▶ Excerpted records:
╔══
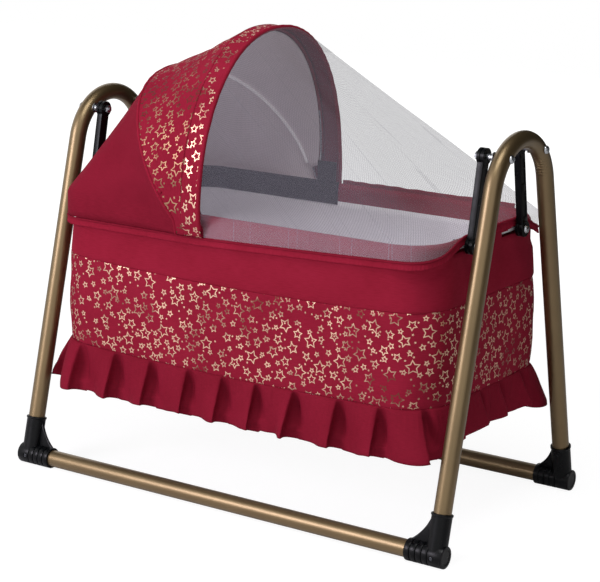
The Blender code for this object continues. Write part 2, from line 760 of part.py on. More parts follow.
def cloth_walls():
    cover = skin("cover", cover_rows(), CLOTH, closed=True)
    cuts = []
    for x, y in bolt_places():
        cuts.append(block("slot", (SLOT_DEPTH, SLOT_WIDTH, SLOT_HEIGHT),
                          (x * RING_HALF_X, y * low_pivot_y, ring_z)))
    for side in (-1, 1):
        near = side * (RING_HALF_Y + RING_TUBE_OD / 4)
        far = side * (RING_HALF_Y + cover_r + OVERRUN)
        cuts.append(bore("hole", PIN_D / 2 + GAP, (HOOD_PIN_X, near, ring_z),
                        (HOOD_PIN_X, far, ring_z), HOLE_STEPS))
    finish(moulded(cover, [], cuts), "upper_band", MAROON_CLOTH, parent=basket_hinge, smooth=True)
    band = rounded(band_half_x, band_half_y, RING_CORNER)
    rows = [sagging(band, BAND_DROP + GAP / 2, BAND_SAG, band_half_x),
            sagging(band, STAR_DROP - GAP / 2, STAR_SAG, band_half_x)]
    finish(skin("stars", rows, CLOTH, closed=True), "star_band", STAR_CLOTH, parent=basket_hinge,
           smooth=True)


def skirt():
    """A gathered valance whose pleats open from the lower seam down."""
    count = SKIRT_PLEATS * PLEAT_STEPS
    total = round_length(band_half_x, band_half_y, RING_CORNER)
    rows = []
    for share in SKIRT_ROW_SHARES:
        row = []
        for k in range(count):
            x, y, nx, ny = round_point(band_half_x, band_half_y, RING_CORNER, total * k / count)
            fold = 2 * ((k % PLEAT_STEPS) / PLEAT_STEPS) - 1
            swell = SKIRT_SWELL * (1 - fold ** SKIRT_FOLD_POWER)
            corner = SKIRT_CORNER_FLARE * abs(2 * nx * ny)
            grow = share ** SKIRT_OPEN_POWER
            top = ring_z - STAR_DROP - SKIRT_TOP_CLEAR - STAR_SAG * (1 - (x / band_half_x) ** 2)
            run = (x - SKIRT_RISE_START_X) / (band_half_x - SKIRT_RISE_START_X)
            bottom = SKIRT_BOTTOM + SKIRT_END_RISE * smoothstep(run)
            row.append(Vector((x + nx * (SKIRT_FLARE_X + swell + corner) * grow,
                               y + ny * (SKIRT_FLARE_Y + swell + corner) * grow,
                               top + (bottom - top) * share)))
        rows.append(row)
    finish(skin("skirt", rows, SKIRT_CLOTH, closed=True), "skirt", MAROON_CLOTH,
           parent=basket_hinge, smooth=True)


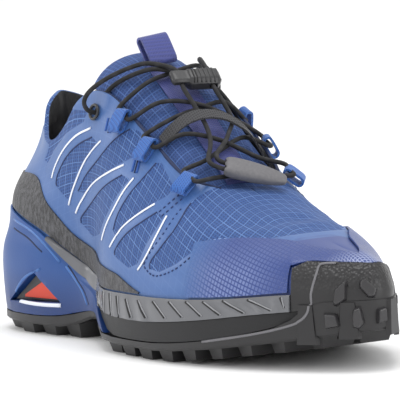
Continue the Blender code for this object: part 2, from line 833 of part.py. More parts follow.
def make_cradle():
    def foot(x):
        return rubber_edge(x) + GAP

    def top(x):
        return low_edge(x) - GAP

    def between(side, i, up, depth_at):
        """Point on the line from the rubber to the rim at one station, a share of the way up."""
        low, high = (joined_station(side, i, level, 2 * SLIP) for level in (0.0, 1.0))
        bottom = ring_point(side, low, depth_at(low), foot)
        return bottom.lerp(ring_point(side, high, depth_at(high), top), up)

    def cradle_section(side, i):
        points = []
        waist = min(STOPS[i] / BAND_START, 1) ** 2
        for waist_share, heel_share, taper in CRADLE_LEVELS:
            up = heel_share + (waist_share - heel_share) * waist
            points.append(between(side, i, up, lambda share, taper=taper:
                                  taper * max(rim_depth(share) - FLANGE_THICKNESS, RUBBER_INSET)))
        plan, _ = edge_point(side, STOPS[i], rim_depth(STOPS[i]))
        x = plan[0]
        points.append(between(side, i, 1.0, lambda share: wall_depth(share, x, top(x)) - 2 * GAP))
        bend = min((bed(x) - foot(x)) / (top(x) - foot(x)), 0.5)
        for up in (bend, 0.0):
            points.append(between(side, i, up, lambda share: foot_depth(share) - 2 * GAP))
        return points

    stops = [("medial", i) for i in range(CRADLE_STATION, 0, -1)]
    stops += [("lateral", i) for i in range(CRADLE_STATION + 1)]
    made = sweep("heel_cradle", [cradle_section(side, i) for side, i in stops], foam_blue())
    for side in ("lateral", "medial"):
        combine(made, window_prism(side, "window_" + side, 0.0, WINDOW_DEPTH, CUTTERS), "DIFFERENCE")
    return made


WINDOW = (
    # along, height as a share of the heel stack
    (0.176, 0.90), (0.092, 0.44), (0.245, 0.50),
)


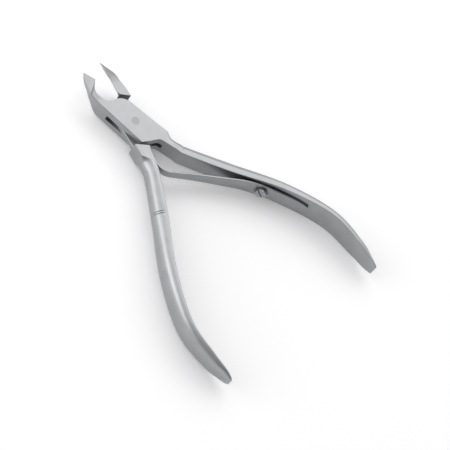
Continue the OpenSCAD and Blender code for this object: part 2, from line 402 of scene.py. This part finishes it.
def box_lever():
    """The left jaw, the box with its slot, and the right handle with the pad for the leaf."""
    jaw = jaw_sections(
        [
            (11.2, 4.16, 6.8, 0.32, 11.2, 1.7, 6.8, 0.3, 0),
            (12.4, 4.16, 6.84, 1.2, 12.6, 2.04, 6.88, 4.0, 0),
            (13.6, 4.14, 6.94, 2.5, 14.2, 2.16, 7.04, 5.6, 0),
            (14.6, 4.12, 7.1, 3.8, 15.5, 1.8, 7.25, 6.0, 0),
            (15.2, 4.1, 7.24, 4.4, 16.6, 1.02, 7.75, 6.2, 0),
            (15.6, 4.06, 7.35, 4.7, 17.65, -0.15, 8.75, 6.4, 0),
        ],
        [
            (17.2, 3.12, 7.3, 5.2, 18.5, -0.12, 8.42, 6.3, 0),
            (19.4, 1.95, 7.22, 5.6, 19.9, -0.08, 7.87, 6.3, 0),
            (20.8, 0.9, 7.18, 6.0, 21.0, -0.04, 7.44, 6.3, 0),
            (21.7, 0.06, 7.15, 6.5, 21.72, -0.02, 7.15, 6.55, 0),
        ],
    )
    block = [section((10.9, 4.15), (10.8, 1.45), (BOX_H, BOX_H), (0.14, 0.12))] + flat_sections([
        ((10.4, 4.14), (10.2, 1.12)),
        ((10.0, 4.13), (9.75, 0.62)),
        ((9.5, 4.12), (9.42, -0.1)),
        ((9.1, 4.12), (9.25, -0.85)),
        ((8.6, 4.1), (8.8, -1.75)),
        ((7.9, 4.1), (8.0, -2.75)),
        ((7.1, 4.1), (7.1, -3.4)),
        ((6.0, 4.1), (6.0, -3.85)),
        ((4.5, 4.1), (4.5, -4.05)),
        ((2.0, 4.08), (2.0, -4.2)),
        ((-2.0, 4.05), (-2.0, -4.5)),
        ((-5.95, 4.03), (-6.2, -4.85)),
        ((-6.12, 3.9), (-6.7, -4.9)),
        ((-7.46, 2.0), (-7.8, -5.0)),
        ((-9.1, -0.75), (-9.0, -5.1)),
        ((-9.6, -1.2), (-9.55, -5.1)),
    ])
    handle = handle_sections(
        root=[(-9.9, 1.33, 3.4, 3.4, 3.7), (-12.9, 1.95, 3.42, 3.42, 3.2), (-15.7, 2.5, 3.5, 3.5, 3.45)],
        end=BLUNT_END,
        shoulder=[(-9.7, 3.6), (-11.8, 0.95)],
        strips=[(-12.0, 1.15), (-48.0, 1.1), (-70.0, 0.6), (-80.0, 0.45), (-86.0, 0.25)],
        sides=[(-9.7, 2.6), (-12.0, 1.3), (-15.0, 0.5), (-20.0, 0.15)],
        xs=handle_stations(-10.35, -14.4, -15.0),
        flat=1.1,
    )
    lever = loft("box_lever_steel", jaw + block + handle, EDGE_BANDS, BOX_TURN)
    slot = prism("slot_cutter", [
        (7.5, 7), (7.5, 4.0), (9, 1.5), (11, 0.1), (11, -8), (-7, -8), (-7, -5.6),
        (-9.1, -2.6), (-10.5, -2.1), (-11, -1.7), (-11.1, -1.2), (-11, 7),
    ], SLOT_LOW, SLOT_HIGH, BOX_TURN)
    pad = revolved("pad_form", [
        (0, -SINK), (PAD_R, -SINK), (PAD_R, PAD_TOP - PAD_EDGE), (PAD_R - PAD_EDGE, PAD_TOP), (0, PAD_TOP),
    ], BOX_TURN @ seat())
    thread = revolved("thread_cutter", [
        (0, -THREAD_DEPTH), (THREAD_R, -THREAD_DEPTH), (THREAD_R, PAST), (0, PAST),
    ], BOX_TURN @ seat())
    cut(lever, slot, bore_cutter(HAIRLINE, BOX_TURN), thread, joined=[pad])
    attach(lever, "box_half")
    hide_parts("box_lever")
    return smooth(lever)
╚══
▶ Set problem: Everything from the line with "Continue the Blender" through the line with "return made", both ends included, should be repeated exactly; nothing else should appear.

▶ Task output:
Continue the Blender code for this object: part 2, from line 833 of part.py. More parts follow.
def make_cradle():
    def foot(x):
        return rubber_edge(x) + GAP

    def top(x):
        return low_edge(x) - GAP

    def between(side, i, up, depth_at):
        """Point on the line from the rubber to the rim at one station, a share of the way up."""
        low, high = (joined_station(side, i, level, 2 * SLIP) for level in (0.0, 1.0))
        bottom = ring_point(side, low, depth_at(low), foot)
        return bottom.lerp(ring_point(side, high, depth_at(high), top), up)

    def cradle_section(side, i):
        points = []
        waist = min(STOPS[i] / BAND_START, 1) ** 2
        for waist_share, heel_share, taper in CRADLE_LEVELS:
            up = heel_share + (waist_share - heel_share) * waist
            points.append(between(side, i, up, lambda share, taper=taper:
                                  taper * max(rim_depth(share) - FLANGE_THICKNESS, RUBBER_INSET)))
        plan, _ = edge_point(side, STOPS[i], rim_depth(STOPS[i]))
        x = plan[0]
        points.append(between(side, i, 1.0, lambda share: wall_depth(share, x, top(x)) - 2 * GAP))
        bend = min((bed(x) - foot(x)) / (top(x) - foot(x)), 0.5)
        for up in (bend, 0.0):
            points.append(between(side, i, up, lambda share: foot_depth(share) - 2 * GAP))
        return points

    stops = [("medial", i) for i in range(CRADLE_STATION, 0, -1)]
    stops += [("lateral", i) for i in range(CRADLE_STATION + 1)]
    made = sweep("heel_cradle", [cradle_section(side, i) for side, i in stops], foam_blue())
    for side in ("lateral", "medial"):
        combine(made, window_prism(side, "window_" + side, 0.0, WINDOW_DEPTH, CUTTERS), "DIFFERENCE")
    return made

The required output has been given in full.